====== DATA SECTION ======
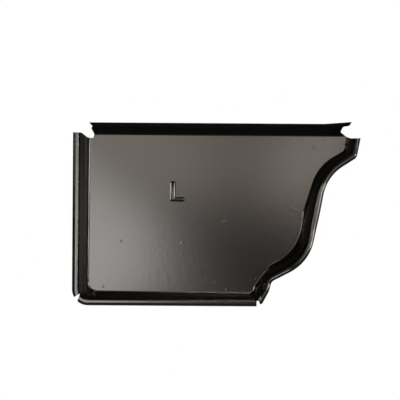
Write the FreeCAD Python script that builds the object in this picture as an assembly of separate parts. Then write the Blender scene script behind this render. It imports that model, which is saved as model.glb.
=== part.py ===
import FreeCAD
import Part
import math
import os

# Left-hand end cap for an ogee gutter, pressed from one painted aluminium sheet, in millimetres.
# Outside face towards -Y, gutter towards +Y, house wall at -X, street at +X, up is +Z.
# The origin is the gutter's back bottom corner, where its cut end seats in the rim's channel.

# Sheet
SHEET = 0.7

# Outside of the gutter that the cap closes, as steps from one corner to the next
BACK_HEIGHT = 76.9
BOTTOM_WIDTH = 83.7
TOE_OUT = 3.4
TOE_UP = 6.35
HEEL_OUT = 1.2
HEEL_UP = 4.6
BELLY_OUT = 16.7
BELLY_UP = 8.7
COVE_OUT = 7.8
COVE_UP = 38.6
BROW_OUT = 13.3
BROW_UP = 8.55
LIP_OUT = 1.6
LIP_UP = 8.3
WAIST_SHARE = 0.58
WAIST_BULGE = 0.3

# Bend radii of the gutter's outline
BACK_BEND = 6.5
TOE_BEND = 3.0
HEEL_BEND = 3.2
BELLY_BEND = 19.5
WAIST_BEND = 150.0
COVE_BEND = 20.0
BROW_BEND = 2.4

# Rim section from its outer face inwards: flange, ridge, riser, shoulder, drawn wall
FLANGE_DEPTH = 7.0
RIDGE_WIDTH = 2.7
RISER_RUN = 0.5
RISER_DROP = 1.8
SHOULDER_BACK = 2.1
SHOULDER_BOTTOM = 1.2
SHOULDER_FRONT = 1.7
SHOULDER_DROP = 1.3
RECESS = 8.5

# Bend radii of the section, on the outside face of the sheet; the riser's foot is pressed sharp
RIDGE_BEND = 1.4
MOUTH_BEND = 0.7
SHOULDER_BEND = 0.7
PAN_BEND = 1.1
LEAST_BEND = 1.0

# Panel outline: how far each corner stands in from the same corner of the gutter
PAN_BACK = 5.55
PAN_BACK_TAPER = 0.4
PAN_BOTTOM = 4.9
PAN_BOTTOM_TAPER = 0.4
PAN_TOE_IN = 2.65
PAN_INSTEP_OUT = 1.0
PAN_INSTEP_UP = 3.4
PAN_HEEL_OUT = 0.7
PAN_HEEL_UP = 6.2
PAN_BELLY_IN = 3.1
PAN_BELLY_UP = 4.3
PAN_WAIST_IN = 6.1
PAN_COVE_IN = 2.5
PAN_COVE_UP = 3.65
PAN_BROW_IN = 4.0
PAN_BROW_UP = 2.4
PAN_LIP_IN = 5.7

# Bend radii of the panel's outline
PAN_BACK_BEND = 4.5
PAN_TOE_BEND = 2.2
PAN_INSTEP_BEND = 3.0
PAN_HEEL_BEND = 2.5
PAN_BELLY_BEND = 21.0
PAN_WAIST_BEND = 12.0
PAN_COVE_BEND = 22.0
PAN_BROW_BEND = 2.2

# Top flange, bent forward off the panel's top edge, with a lip that leans out further
TOP_EDGE = 76.5
TOP_BEND = 0.8
FLANGE_RISE = 3.2
FLANGE_LEAN = 26.0
LIP_BEND = 1.2
LIP_RISE = 1.7
LIP_LEAN = 38.0

# Ends of the top flange: its base on the panel, tips that overhang it, and the lifted front tip
BASE_BACK = 2.85
BASE_FRONT = 1.5
TIP_BACK = 1.8
TIP_FRONT = 2.7
TIP_BEND = 0.5
TIP_LIFT = 0.9
TIP_LIFT_RUN = 12.0
NICK_DEPTH = 0.7

# Relief between the back strip and the top flange
BACK_RELIEF_START = 3.0
BACK_RELIEF_DROP = 2.0
BACK_RELIEF_FALL = 0.2
BACK_RELIEF_BEND = 1.0
BACK_RELIEF_SIDE = 0.4

# Relief between the top flange and the lip strip
FRONT_RELIEF_IN = 1.9
FRONT_RELIEF_UP = 1.4
FRONT_RELIEF_TOP = 3.7
FRONT_RELIEF_BEND = 0.9
FRONT_RELIEF_OUT = 2.4

# Mitre notch through ridge and flange at the gutter's back bottom corner
MITRE_IN = 3.05
MITRE_UP = 4.7
MITRE_BACK_DROP = 1.9
MITRE_BASE_IN = 1.4
MITRE_BEND = 0.2

# Slot through ridge and flange between the bottom strip and the front strip
SLOT_IN = 1.5
SLOT_WIDTH = 1.5
SLOT_FLOOR = 1.05
SLOT_UP = 2.0
SLOT_FALL = 0.2
SLOT_BEND = 0.3
TOE_TRIM = 0.45

# Length of wall modelled above the top and then trimmed away
SPARE = 12.0

# Lengths closer than this count as equal, and a bounding box can stand this far off its shape
FINE = 1e-6
BOX_SLACK = 1e-4


def corner(x, z, bend=0.0):
    return (FreeCAD.Vector(x, 0, z), bend)


def gutter_corners():
    """Corners of the gutter's outside, from the back's top anticlockwise to the lip's top."""
    toe = corner(BOTTOM_WIDTH, 0, TOE_BEND)
    instep = corner(toe[0].x + TOE_OUT, TOE_UP, TOE_BEND)
    heel = corner(instep[0].x + HEEL_OUT, instep[0].z + HEEL_UP, HEEL_BEND)
    belly = corner(heel[0].x + BELLY_OUT, heel[0].z + BELLY_UP, BELLY_BEND)
    waist_x = belly[0].x + WAIST_SHARE * COVE_OUT + WAIST_BULGE
    waist = corner(waist_x, belly[0].z + WAIST_SHARE * COVE_UP, WAIST_BEND)
    cove = corner(belly[0].x + COVE_OUT, belly[0].z + COVE_UP, COVE_BEND)
    brow = corner(cove[0].x + BROW_OUT, cove[0].z + BROW_UP, BROW_BEND)
    rise = (LIP_UP + SPARE) / LIP_UP
    lip = corner(brow[0].x + LIP_OUT * rise, brow[0].z + LIP_UP * rise)
    return [corner(0, lip[0].z), corner(0, 0, BACK_BEND), toe, instep, heel, belly, waist, cove, brow, lip]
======
#### EXERCISE DESCRIPTION
Copy the data above exactly. Every line must be included.

#### RESULT OF THIS TASK
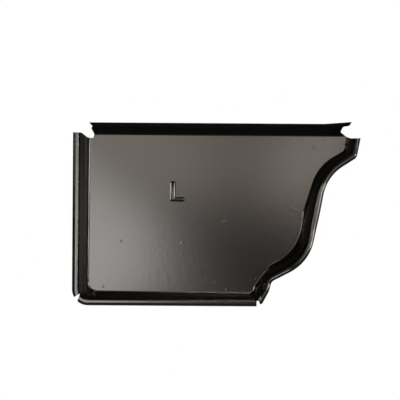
Write the FreeCAD Python script that builds the object in this picture as an assembly of separate parts. Then write the Blender scene script behind this render. It imports that model, which is saved as model.glb.
=== part.py ===
import FreeCAD
import Part
import math
import os

# Left-hand end cap for an ogee gutter, pressed from one painted aluminium sheet, in millimetres.
# Outside face towards -Y, gutter towards +Y, house wall at -X, street at +X, up is +Z.
# The origin is the gutter's back bottom corner, where its cut end seats in the rim's channel.

# Sheet
SHEET = 0.7

# Outside of the gutter that the cap closes, as steps from one corner to the next
BACK_HEIGHT = 76.9
BOTTOM_WIDTH = 83.7
TOE_OUT = 3.4
TOE_UP = 6.35
HEEL_OUT = 1.2
HEEL_UP = 4.6
BELLY_OUT = 16.7
BELLY_UP = 8.7
COVE_OUT = 7.8
COVE_UP = 38.6
BROW_OUT = 13.3
BROW_UP = 8.55
LIP_OUT = 1.6
LIP_UP = 8.3
WAIST_SHARE = 0.58
WAIST_BULGE = 0.3

# Bend radii of the gutter's outline
BACK_BEND = 6.5
TOE_BEND = 3.0
HEEL_BEND = 3.2
BELLY_BEND = 19.5
WAIST_BEND = 150.0
COVE_BEND = 20.0
BROW_BEND = 2.4

# Rim section from its outer face inwards: flange, ridge, riser, shoulder, drawn wall
FLANGE_DEPTH = 7.0
RIDGE_WIDTH = 2.7
RISER_RUN = 0.5
RISER_DROP = 1.8
SHOULDER_BACK = 2.1
SHOULDER_BOTTOM = 1.2
SHOULDER_FRONT = 1.7
SHOULDER_DROP = 1.3
RECESS = 8.5

# Bend radii of the section, on the outside face of the sheet; the riser's foot is pressed sharp
RIDGE_BEND = 1.4
MOUTH_BEND = 0.7
SHOULDER_BEND = 0.7
PAN_BEND = 1.1
LEAST_BEND = 1.0

# Panel outline: how far each corner stands in from the same corner of the gutter
PAN_BACK = 5.55
PAN_BACK_TAPER = 0.4
PAN_BOTTOM = 4.9
PAN_BOTTOM_TAPER = 0.4
PAN_TOE_IN = 2.65
PAN_INSTEP_OUT = 1.0
PAN_INSTEP_UP = 3.4
PAN_HEEL_OUT = 0.7
PAN_HEEL_UP = 6.2
PAN_BELLY_IN = 3.1
PAN_BELLY_UP = 4.3
PAN_WAIST_IN = 6.1
PAN_COVE_IN = 2.5
PAN_COVE_UP = 3.65
PAN_BROW_IN = 4.0
PAN_BROW_UP = 2.4
PAN_LIP_IN = 5.7

# Bend radii of the panel's outline
PAN_BACK_BEND = 4.5
PAN_TOE_BEND = 2.2
PAN_INSTEP_BEND = 3.0
PAN_HEEL_BEND = 2.5
PAN_BELLY_BEND = 21.0
PAN_WAIST_BEND = 12.0
PAN_COVE_BEND = 22.0
PAN_BROW_BEND = 2.2

# Top flange, bent forward off the panel's top edge, with a lip that leans out further
TOP_EDGE = 76.5
TOP_BEND = 0.8
FLANGE_RISE = 3.2
FLANGE_LEAN = 26.0
LIP_BEND = 1.2
LIP_RISE = 1.7
LIP_LEAN = 38.0

# Ends of the top flange: its base on the panel, tips that overhang it, and the lifted front tip
BASE_BACK = 2.85
BASE_FRONT = 1.5
TIP_BACK = 1.8
TIP_FRONT = 2.7
TIP_BEND = 0.5
TIP_LIFT = 0.9
TIP_LIFT_RUN = 12.0
NICK_DEPTH = 0.7

# Relief between the back strip and the top flange
BACK_RELIEF_START = 3.0
BACK_RELIEF_DROP = 2.0
BACK_RELIEF_FALL = 0.2
BACK_RELIEF_BEND = 1.0
BACK_RELIEF_SIDE = 0.4

# Relief between the top flange and the lip strip
FRONT_RELIEF_IN = 1.9
FRONT_RELIEF_UP = 1.4
FRONT_RELIEF_TOP = 3.7
FRONT_RELIEF_BEND = 0.9
FRONT_RELIEF_OUT = 2.4

# Mitre notch through ridge and flange at the gutter's back bottom corner
MITRE_IN = 3.05
MITRE_UP = 4.7
MITRE_BACK_DROP = 1.9
MITRE_BASE_IN = 1.4
MITRE_BEND = 0.2

# Slot through ridge and flange between the bottom strip and the front strip
SLOT_IN = 1.5
SLOT_WIDTH = 1.5
SLOT_FLOOR = 1.05
SLOT_UP = 2.0
SLOT_FALL = 0.2
SLOT_BEND = 0.3
TOE_TRIM = 0.45

# Length of wall modelled above the top and then trimmed away
SPARE = 12.0

# Lengths closer than this count as equal, and a bounding box can stand this far off its shape
FINE = 1e-6
BOX_SLACK = 1e-4


def corner(x, z, bend=0.0):
    return (FreeCAD.Vector(x, 0, z), bend)


def gutter_corners():
    """Corners of the gutter's outside, from the back's top anticlockwise to the lip's top."""
    toe = corner(BOTTOM_WIDTH, 0, TOE_BEND)
    instep = corner(toe[0].x + TOE_OUT, TOE_UP, TOE_BEND)
    heel = corner(instep[0].x + HEEL_OUT, instep[0].z + HEEL_UP, HEEL_BEND)
    belly = corner(heel[0].x + BELLY_OUT, heel[0].z + BELLY_UP, BELLY_BEND)
    waist_x = belly[0].x + WAIST_SHARE * COVE_OUT + WAIST_BULGE
    waist = corner(waist_x, belly[0].z + WAIST_SHARE * COVE_UP, WAIST_BEND)
    cove = corner(belly[0].x + COVE_OUT, belly[0].z + COVE_UP, COVE_BEND)
    brow = corner(cove[0].x + BROW_OUT, cove[0].z + BROW_UP, BROW_BEND)
    rise = (LIP_UP + SPARE) / LIP_UP
    lip = corner(brow[0].x + LIP_OUT * rise, brow[0].z + LIP_UP * rise)
    return [corner(0, lip[0].z), corner(0, 0, BACK_BEND), toe, instep, heel, belly, waist, cove, brow, lip]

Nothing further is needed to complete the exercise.